Trump's campaign organizations and supporters, like Charlie Kirk and Turning Point, have scoffed at Christian theology and doctrine, and have mocked principles that are at the core of the Christian gospel, such as turning the other cheek.  

"I understand the principle, sort of," said Trump Jr., at a Turning Point rally in Phoenix, regarding the teaching of Christ about turning the other cheek, "But it's gotten us nowhere in the world."  

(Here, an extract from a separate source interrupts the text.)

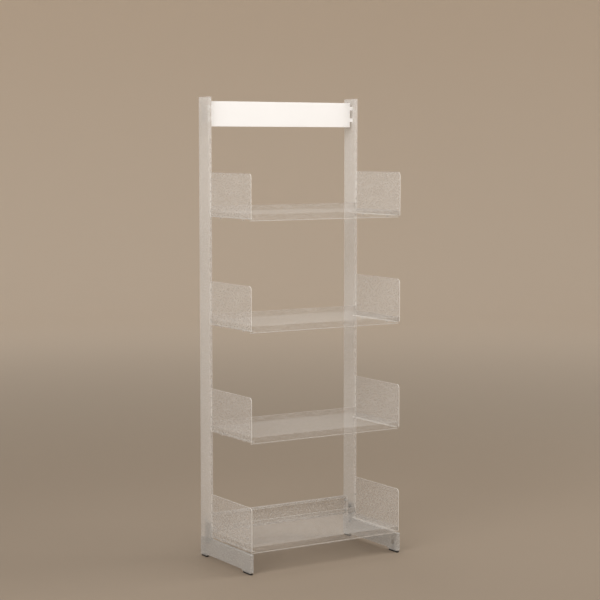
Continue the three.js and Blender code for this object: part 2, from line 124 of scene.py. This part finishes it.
# One recipe for the opaque finishes: a tone that drifts or fades, and a fine grain in the gloss and
# in the relief.
def solidMaterial(name, look):
    material = bpy.data.materials.new(name)
    material.use_nodes = True
    tree = material.node_tree
    tree.nodes.clear()
    place = addNode(tree, "ShaderNodeTexCoord").outputs["Object"]
    stretched = addNode(tree, "ShaderNodeMapping", {}, {
        "Vector": place, "Scale": look.get("stretch", (1, 1, 1))})
    grain = addNode(tree, "ShaderNodeTexNoise", {}, {
        "Vector": stretched.outputs["Vector"], "Scale": perMetre(look["grainSize"]), "Detail": 2.0})
    if "fade" in look:  # from one tint to the other between two distances from the origin
        near, far = look["fade"]
        reach = addNode(tree, "ShaderNodeVectorMath", {"operation": "LENGTH"}, {0: place})
        fade = addNode(tree, "ShaderNodeMapRange", {"interpolation_type": "SMOOTHSTEP"}, {
            "Value": reach.outputs["Value"], "From Min": near, "From Max": far})
        drift = fade.outputs["Result"]
    else:
        cloud = addNode(tree, "ShaderNodeTexNoise", {}, {
            "Vector": place, "Scale": perMetre(look["cloudSize"]), "Detail": 3.0, "Roughness": 0.55})
        drift = cloud.outputs["Fac"]
    tone = addNode(tree, "ShaderNodeMix", {"data_type": "RGBA"}, {
        0: drift, 6: linearColour(look["tint"]), 7: linearColour(look["tintTwo"])})
    low, high = look["roughness"]
    gloss = addNode(tree, "ShaderNodeMapRange", {}, {
        "Value": grain.outputs["Fac"], "From Min": 0.3, "From Max": 0.7, "To Min": low, "To Max": high})
    bump = addNode(tree, "ShaderNodeBump", {}, {
        "Height": grain.outputs["Fac"], "Strength": look["bump"], "Distance": look["grainDepth"] * mm})
    shader = addNode(tree, "ShaderNodeBsdfPrincipled", {}, {
        "Base Color": tone.outputs[2], "Roughness": gloss.outputs["Result"],
        "Normal": bump.outputs["Normal"], "Metallic": look["metallic"]})
    addNode(tree, "ShaderNodeOutputMaterial", {}, {"Surface": shader.outputs["BSDF"]})
    material.diffuse_color = linearColour(look["tint"])
    return material


frostedSheet = frostedMaterial("frostedAcrylicSheet", frostedLook)
shadedTraySheet = frostedMaterial("frostedAcrylicTrayPaintedShade", {  # the clearest sheet: the post shows through a shelf; its darker tint is painted shade against the light its top catches
    **frostedLook, "tint": "#bdb6ae", "tintWarm": "#b3aba1", "alpha": 0.2, "cloudSize": 120,
    "speckStrength": 1.0})
frostedTube = frostedMaterial("frostedAcrylicTube", {  # a milkier wall
    **frostedLook, "tint": "#e8e4e0", "tintWarm": "#dfdad4", "alpha": 0.33, "cloudSize": 140})
frostedFoot = frostedMaterial("frostedAcrylicChannel", {  # the milkiest wall, and a little cooler
    **frostedLook, "tint": "#cfcdca", "tintWarm": "#c5c2be", "alpha": 0.46, "cloudSize": 110})
paintedEdgeHighlight = frostedMaterial("frostedAcrylicPaintedEdgeHighlight", {  # painted highlight: a lighter, faintly glowing line along a cut edge
    **frostedLook, "tint": "#fbf9f5", "tintWarm": "#f3efe8", "alpha": 0.7, "roughness": (0.3, 0.42),
    "glow": 0.12})
powderWhite = solidMaterial("powderCoatedSteelWhite", {
    "tint": "#fcfcfc", "tintTwo": "#f8f8f8", "cloudSize": 120, "grainSize": 1.6, "grainDepth": 0.06,
    "roughness": (0.4, 0.55), "bump": 0.3, "metallic": 0.0})  # opaque satin with a faint orange peel
powderGrey = solidMaterial("powderCoatedSteelGrey", {
    "tint": "#a9a8a5", "tintTwo": "#9f9e9b", "cloudSize": 60, "grainSize": 1.2, "grainDepth": 0.06,
    "roughness": (0.42, 0.56), "bump": 0.3, "metallic": 0.0})  # satin coat on the spigot tube
nylonBlack = solidMaterial("mouldedNylonBlack", {
    "tint": "#1b1a19", "tintTwo": "#262423", "cloudSize": 12, "grainSize": 0.8, "grainDepth": 0.08,
    "roughness": (0.5, 0.68), "bump": 0.4, "metallic": 0.0})  # dull spark-eroded mould texture
zincPlate = solidMaterial("zincPlatedSteel", {
    "tint": "#c9cbcd", "tintTwo": "#b4b3ae", "cloudSize": 6, "grainSize": 0.7, "grainDepth": 0.02,
    "roughness": (0.22, 0.38), "bump": 0.25, "metallic": 1.0,
    "stretch": (1, 1, 4)})  # bright, slightly yellowed


# Mesh helpers

def plainObject(name, mesh):
    thing = bpy.data.objects.new(name, mesh)
    scene.collection.objects.link(thing)
    return thing


def bakedObject(draft, name):
    # turns an object with live modifiers into a plain mesh object under its final name
    bpy.context.view_layer.update()
    graph = bpy.context.evaluated_depsgraph_get()
    mesh = bpy.data.meshes.new_from_object(draft.evaluated_get(graph), depsgraph=graph)
    spent = draft.data
    bpy.data.objects.remove(draft)
    bpy.data.meshes.remove(spent)
    mesh.name = name
    return plainObject(name, mesh)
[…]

Evangelicals are known for their vitriolic, caustic criticism of other Christians when it comes to what they define as "changing" or "twisting" the scripture, exactly like this.  But it's all OK, apparently, not even worthy of mention if Trump or one of his surrogates does it.  That's perfectly fine.  And that's perfect hypocrisy, to which many Evangelicals are completely blind.  It's killing their churches and their ministries, visibly.  But they can't see it.  

Lt. Governor Patrick is a politician who is using the trappings of a recognized mega-church, with the permission of its pastor, to endorse an evil, anti-Christian demagogue as President of the United States.  In other words, Patrick is lying to us, and Dr. Ed Young is letting him have his pulpit to do so.  That undermines the credibility, as well as the spiritual claims, of both men.   

Wake Up or Die

There are people who are seeing what the intrusion of evil is doing to their churches.  Secular politics and white, Christian nationalism is destructive, and it's turning churches into something they were never intended to be.  The best chance America has for surviving and keeping its historical principles intact is for Joe Biden to be re-elected, a Democratic majority winning control of the Congress and pastors in some of these churches waking up to the disaster that is about to break on them if that doesn't happen. 

This rhetoric from Patrick, by the way, is similar to the "New Apostolic Reformation group, which teaches that the political enemies of the religious right and its endorsed candidates are possessed by demons.  That's an even bigger lie than the election was stolen, but it's there, and they are convinced, in spite of the fact that Trump's behavior is much more characteristic of demon possession than that of his opponents.

These people are heretics, and they are out to kill American democracy and the American church.